THE Yorkshire Ripper has insisted he is sane and hopes to win his freedom one day, telling his family: “I’m all right now”

The multiple murderer told his younger brother Mick he is going to the law courts to find out how much longer he will be locked up.

And 62-year-old Sutcliffe still holds out the hope that he will be free before he dies.

Thirteen-times killer Sutcliffe has spent the last 24 years in Broadmoor top security hospital after being diagnosed with schizophrenia.

Justice Secretary Jack Straw last month told Parliament that the former lorry driver and gravedigger could not be considered by the Parole Board for release while he is detained under the Mental Health Act.

But Sutcliffe’s lawyers want him to be declared sane so he can be transferred back to the prison system and a bid for his release can be made under the European Convention of Human Rights.
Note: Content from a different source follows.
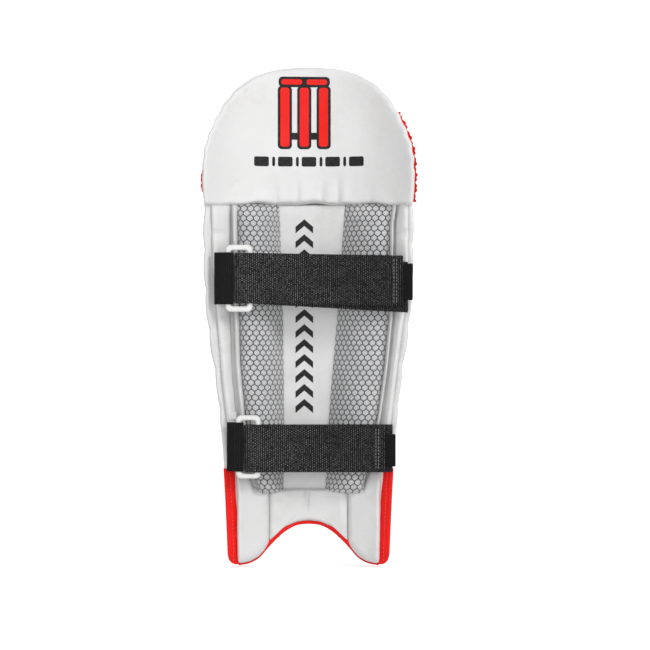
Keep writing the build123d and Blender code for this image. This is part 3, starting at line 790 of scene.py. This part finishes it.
CORNER_TOP, CORNER_SIDE = 0.0125, 0.0905  # where the rounded foot corner meets the straight side
bindings = []
for side, word in SIDES:
    z = np.concatenate([np.linspace(0.0022, 0.012, 8), np.linspace(0.015, 0.1105, 46)])
    low_x = np.interp(z, (0.0015, 0.0034, 0.0070, CORNER_TOP), (0.0812, 0.0858, 0.0890, CORNER_SIDE))
    corner = z < CORNER_TOP
    x = np.where(corner, low_x, half_width(z))
    widths = np.where(corner, 0.0128 - (CORNER_SIDE - low_x) + 0.35 * (CORNER_TOP - z),
                      0.0125 - 0.0004 * np.sin(z * 60))
    piece = wrapped_edge(f"side_binding_{word}", np.stack([side * x, z], axis=1), [(-side, 0.0)] * len(z),
                         widths)
    bindings.append(settle(piece, "shin"))

arch = FOOT_EDGE[(FOOT_EDGE[:, 0] < 0.0485)]
arch = np.concatenate([arch[::-1] * (-1, 1), arch[1:]])
widths = 0.0036 + 0.0046 * np.clip((np.abs(arch[:, 0]) - 0.012) / 0.035, 0, 1) ** 1.3
bindings.append(settle(wrapped_edge("instep_binding", arch, into_pad(arch), widths), "shin"))

# The thin red edge that shows under each lobe
lobe_edge = FOOT_EDGE[(FOOT_EDGE[:, 0] > 0.046) & (FOOT_EDGE[:, 0] < 0.0795)]
for side, word in SIDES:
    path = lobe_edge * (side, 1)
    piece = wrapped_edge(f"lobe_binding_{word}", path, into_pad(path), np.full(len(path), 0.0013),
                         front=0.0001, back=0.0006)
    settle(piece, "shin")


# Knee cup
CUP_BACK = -0.0053  # height of the cup's ball side, seen from the liner's leg face
CUP_RISE = 0.0067


def cup_folds(x, z):
    """Gathers that rise from the hem, a roll inside the edge, and a soft belly."""
    total = np.zeros_like(x)
    above = z - HEM
    for x0, tall, deep in ((-0.037, 0.036, 0.0028), (-0.013, 0.040, 0.0032), (0.015, 0.032, 0.0026),
                           (0.033, 0.036, 0.0030), (-0.066, 0.020, 0.0009), (0.070, 0.022, 0.0009)):
        fade = np.clip(1 - above / tall, 0, 1) ** 0.8
        lean = x0 * (1 + 0.9 * above)
        total -= deep * bump_line(x - lean, 0.0022 + 0.06 * above) * fade
        total += 0.4 * deep * bump_line(x - lean - 0.007, 0.005) * fade
    total += 0.0030 * np.clip(1 - above / 0.030, 0, 1) ** 1.5 * np.clip((0.112 - np.abs(x)) / 0.03, 0, 1)
    belly = np.clip(1 - ((z - 0.445) / 0.05) ** 2, 0, 1)
    total += 0.0022 * belly * np.clip(1 - (x / 0.10) ** 2, 0, 1)
    total += 0.0012 * waves(x, z, 0.085, 61)
    return total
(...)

His London solicitor, Saimo Chahal, confirmed an application has been made to the High Court to set the tariff – the minimum sentence Sutcliffe should serve – which was not made by Ministers at the time. Mick Sutcliffe, 57, of Bingley, said his brother told him, in a phone conversation last week, that he was no longer insane.

“He thinks he’s all right. He said to me 'I'm all right, now’,” Mick said.

Sutcliffe conducted a five-year reign of terror across the north in the 1970s.

He was found guilty in 1981 of the murders of 13 women and attempting to murder seven others and given 20 life sentences with a recommendation by the judge that he serve at least 30 years.

His murder victims included teenage Huddersfield prostitute Helen Rytka.

He also tried to kill schoolgirl Theresa Sykes, at Oakes. His brother said: “He isn’t trying to get out with this legal action. His lawyers are fighting to ask for his tariff, how much he has to do. Is it going to be the rest of his life, or another 30 years, 20 years or five?

“It might not mean that he is ever coming out but he wants his legal right to know whether he is going to be detained for the rest of his life.”

Mick added: “Peter said that if he only had to serve another five or 10 years he hoped he would be moved to a lower category place. A few of his mates have moved to a lower category hospital in Wakefield.

“I still can't see him ever coming out, but he gave me the impression he was hoping he would get out one day. It is something he would want eventually, whenever it was. But he is not expecting to be released and if it was in another 20 years his life would be gone anyway.

“I don’t know where he would go if he were released. There would always be someone after him and they would have to give him a new identity.”